AskBio Co-founder R. Jude Samulski recognized as world’s most cited and co-cited expert on AAV gene therapy

A recent article, “Bibliometric analysis of global research trends in adeno-associated virus vector for gene therapy (1991-2022),” published earlier this month in Frontier in Cellular and Infection Microbiology, recognized R. Jude Samulski, Ph.D., as the most cited and co-cited expert for AAV gene therapy advancements.

Samulski is the co-founder of AskBio (Asklepios BioPharmaceutical, Inc.) based in Research Triangle Park, and co-founder of Columbus Children’s Foundation (CCF), a non-profit biotech organization based in Chapel Hill that helps children with ultra-rare genetic diseases.

“Dr. Samulski’s accomplishments in the field of AAV gene therapy and in genetic medicine in many respects underscore the success of an entire industry,” said Sheila Mikhail, executive director and co-Founder of CCF, in a news release. “I consider myself fortunate to have been associated with Jude (Samulski) since our co-founding AskBio in 2001 and as Co-Founders and Board Members of CCF.”

Samulski had the most total citations and co-citations in AAV and gene therapy, according to the article. His most recent publication highlighted advancements in AAV vectors for gene therapy, providing valuable insights into the current state of AAV-based gene therapies (Pupo et al., 2022). Samulski has published more than 450 articles and holds more than 300 patents related to AAV technology and is credited with 17,594 published citations.

Jude Samulski
R. Jude Samulski, Ph.D. -Photo from AskBio

Samulski’s over 40-year career was launched from his seminal research as a graduate student at University of Florida that demonstrated the first use of AAV2 as a viral vector. Believed to be the critical breakthrough that laid the foundation for the developments in AAV gene therapy today, Samulski’s technological discoveries are essential components of all FDA-approved AAV drugs, including the first ever U.S. FDA approved gene therapy drug that treats Leber Congenital Amaurosis (LCA), Spinal Muscular Atrophy (SMA), Duchenne Muscular Dystrophy (DMD) and the recently approved drugs for hemophilia A & B deficiencies. 

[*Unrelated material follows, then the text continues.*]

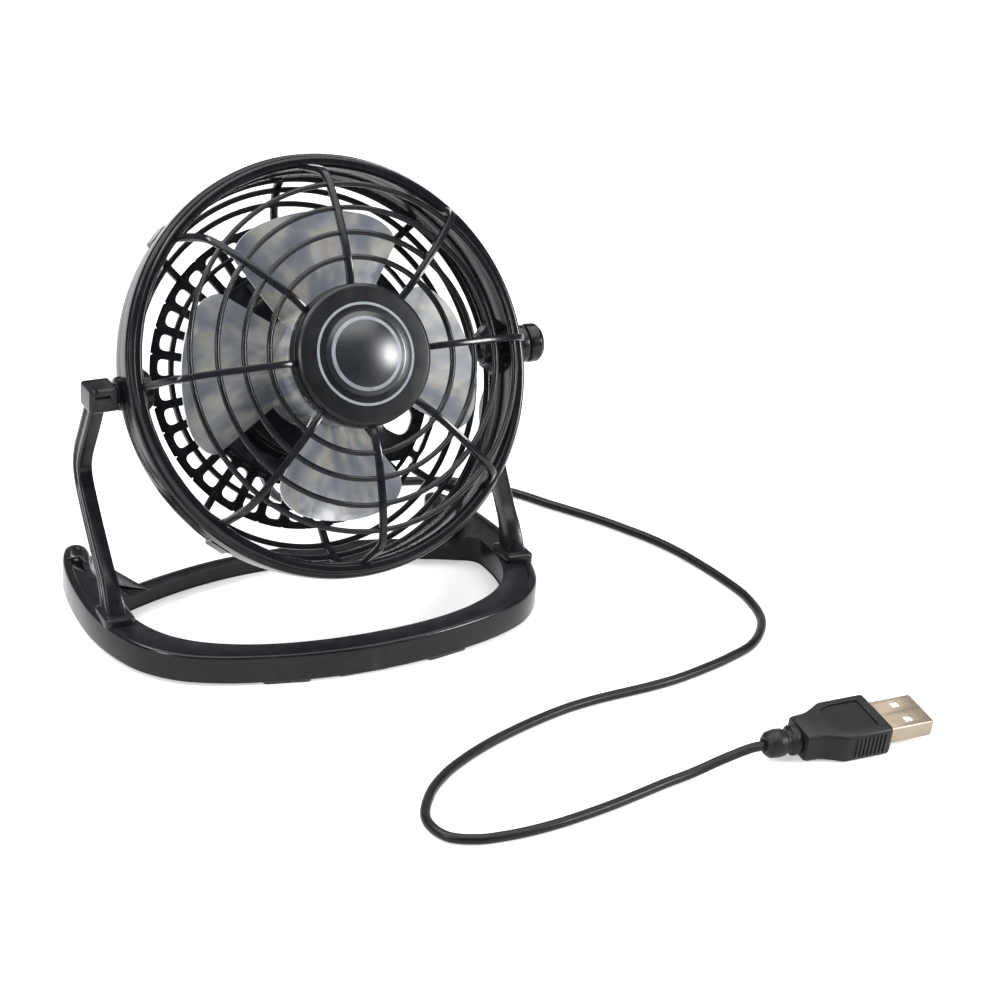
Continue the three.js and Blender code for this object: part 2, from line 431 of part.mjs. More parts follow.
// ---------- USB-A plug: shell 12.0 x 4.5, 11.9 long outside the grip ----------
const plug = new THREE.Group();
plug.position.set(PLUG.x, PLUG.y, PLUG.axisZ);
plug.rotation.set(PLUG.roll, 0, PLUG.yaw, 'ZYX');   // it lies a little on its near edge
fan.add(plug);
{ // grip, drawn in plan, then its thickness tapers at the cord end
  const w = 7.9;
  const plan = [[0, -w], [0, w], [-1.2, w + 0.05], [-13.0, w], [-14.4, w - 0.4], [-18.4, 5.3], [-23.0, 5.0], [-23.0, -5.0], [-18.4, -5.3], [-14.4, -w + 0.4], [-13.0, -w], [-1.2, -w - 0.05]];
  let m = man(extrudeZ(plan, -3.95, 3.95, 0.9));
  m = m.subtract(man(box(-9.0, 2, -6.3, 6.3, -2.55, 2.55)));
  m = m.subtract(man(extrudeZ([[-2.8, -5.2], [-2.8, 5.2], [-14.0, 5.2], [-14.0, -5.2]], 3.6, 6)));
  add(plug, 'plug_grip', geoOf(m), 'rubber');
}
{ // strain relief: two collars
  const g = lathe([[CORD_D / 2 + 0.35, -23.3], [3.8, -23.3], [3.8, -25.4], [2.9, -25.8], [2.9, -26.7], [3.5, -27.2], [3.5, -30.4], [2.7, -32.3], [CORD_D / 2 + 0.35, -32.3]], 16, true);
  g.rotateY(Math.PI / 2);
  add(plug, 'plug_strain_relief', g, 'rubber');
}
{
  const outerP = [[-6.0, -2.25], [6.0, -2.25], [6.0, 2.25], [-6.0, 2.25]], innerP = [[-5.65, -1.9], [5.65, -1.9], [5.65, 1.9], [-5.65, 1.9]];
  // section in y-z, length along x
  let m = man(box(-8.4, 13.2, -6.0, 6.0, -2.25, 2.25));
  m = m.subtract(man(box(-10, 15, -5.65, 5.65, -1.9, 1.9)));
  for (const s of [-1, 1]) m = m.subtract(man(box(6.0, 8.4, s * 3.1 - 1.15, s * 3.1 + 1.15, -3, 3)));
  add(plug, 'plug_shell', geoOf(m), 'nickel');
}
add(plug, 'plug_tongue', box(-8.0, 12.5, -5.35, 5.35, -0.1, 1.6), 'white');
for (let i = 0; i < 4; i++) {
  const y = [-3.5, -1.0, 1.0, 3.5][i];
  add(plug, 'plug_contact_' + (i + 1), box(i % 3 ? 2.4 : 1.2, 11.4, y - 0.5, y + 0.5, -0.6, -0.4), 'gold');
}

export default fan;
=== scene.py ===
"""Looks for the small tilting USB desk fan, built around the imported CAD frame."""
import json
import math

import bpy
import bmesh
import numpy as np
from mathutils import Vector, Matrix

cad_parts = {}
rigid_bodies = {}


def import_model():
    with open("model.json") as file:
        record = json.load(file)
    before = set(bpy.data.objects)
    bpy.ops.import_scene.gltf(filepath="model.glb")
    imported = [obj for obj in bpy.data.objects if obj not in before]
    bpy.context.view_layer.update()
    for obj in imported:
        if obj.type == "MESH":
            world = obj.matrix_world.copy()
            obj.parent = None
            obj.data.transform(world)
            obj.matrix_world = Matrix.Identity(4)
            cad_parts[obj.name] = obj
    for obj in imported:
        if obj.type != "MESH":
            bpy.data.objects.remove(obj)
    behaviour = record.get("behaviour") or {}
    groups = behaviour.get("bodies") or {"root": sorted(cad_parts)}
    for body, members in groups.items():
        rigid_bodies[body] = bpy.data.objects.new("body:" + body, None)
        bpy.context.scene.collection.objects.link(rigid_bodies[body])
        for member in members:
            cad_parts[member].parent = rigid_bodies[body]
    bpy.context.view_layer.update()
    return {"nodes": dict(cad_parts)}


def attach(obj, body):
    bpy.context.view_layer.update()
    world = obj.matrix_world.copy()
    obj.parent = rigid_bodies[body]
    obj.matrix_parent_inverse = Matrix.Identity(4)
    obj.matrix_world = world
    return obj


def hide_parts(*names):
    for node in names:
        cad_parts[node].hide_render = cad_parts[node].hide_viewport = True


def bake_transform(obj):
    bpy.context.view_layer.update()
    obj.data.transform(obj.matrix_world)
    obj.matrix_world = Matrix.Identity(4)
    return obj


for old in list(bpy.data.objects):
    bpy.data.objects.remove(old, do_unlink=True)

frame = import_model()
nodes = frame["nodes"]

MM = 0.001
OY = 2.98                       # same shift as the CAD
PZ = 67.4
TILT = math.radians(28.3)
CT, ST = math.cos(TILT), math.sin(TILT)
PLUG = (103.2, -115.2, 4.95, 0.0, math.radians(7.0))


# ------------------------------------------------------------------ frames
def design(v):
    """Design millimetres to row-frame metres."""
    v = np.atleast_2d(np.array(v, float))
    return (v + np.array([0, OY, 0])) * MM


def headp(v):
    """Head millimetres (x right, y up in the disc plane, z along the fan axis) to row-frame metres."""
    v = np.atleast_2d(np.array(v, float))
    return np.stack([v[:, 0], v[:, 1] * ST - v[:, 2] * CT + OY, PZ + v[:, 1] * CT + v[:, 2] * ST], 1) * MM


def plugp(v):
    """Plug millimetres (x towards the metal tip) to row-frame metres."""
    v = np.atleast_2d(np.array(v, float))
    cr, sr_ = math.cos(PLUG[4]), math.sin(PLUG[4])
    v = np.stack([v[:, 0], v[:, 1] * cr - v[:, 2] * sr_, v[:, 1] * sr_ + v[:, 2] * cr], 1)
    c, s = math.cos(PLUG[3]), math.sin(PLUG[3])
    return np.stack([PLUG[0] + v[:, 0] * c - v[:, 1] * s, PLUG[1] + OY + v[:, 0] * s + v[:, 1] * c, PLUG[2] + v[:, 2]], 1) * MM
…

In 1993, Samulski was recruited from the University of Pittsburgh by the University of North Carolina at Chapel Hill as director of the School of Medicine’s Gene Therapy Center. During the next 25 years, Jude spearheaded countless groundbreaking studies and scientific discoveries to advance gene therapy technology.

He became a full professor at UNC and continued as the director of the Gene Therapy Center until 2016. Along with others under his tutelage, his work in AAV development processes, therapeutic design and genetic technology applications evolved into a vast compilation of intellectual property and accomplishments now vital to the industry and patients with a high unmet medical need.

Samulski’s scientific leadership has led to the development of novel self-complementary AAV vectors, Chimeric AAV capsids, the first use of AAV for gene delivery to the Central Nervous System (CNS), and the first AAV-mediated long-term gene transduction in muscle (J. Virology, 1996). His work not only has had significant influence on every approved AAV gene therapeutic today but is impacting ongoing studies for giant axonal neuropathy, Pompe disease and congestive heart failure, to name a few.

“While Dr. Samulski’s groundbreaking accomplishments continue to impact broader patient populations, his commitment to bring treatments to children with ultra-rare genetic conditions is evidenced by the remarkable work we have accomplished at Columbus Children’s Foundation,” added Mikhail. “Our goal at the Foundation is to ensure that no child is left behind as a result of a lack of funding for research and treatments of ultra-rare conditions because of small patient populations.” 

Early work by Samulski at AskBio and related entities was supported by grants and loans from the North Carolina Biotechnology Center totaling about $1 million. The support included a $250,000 grant that helped recruit Samulski, the first scientist to clone AAV, to UNC from the University of Pittsburgh in 1993.

AskBio was acquired in late 2020 in a $4 billion buyout by German pharma giant Bayer and continues to operate as an independent scientific entity approaching 1,000 employees in the U.S. and abroad.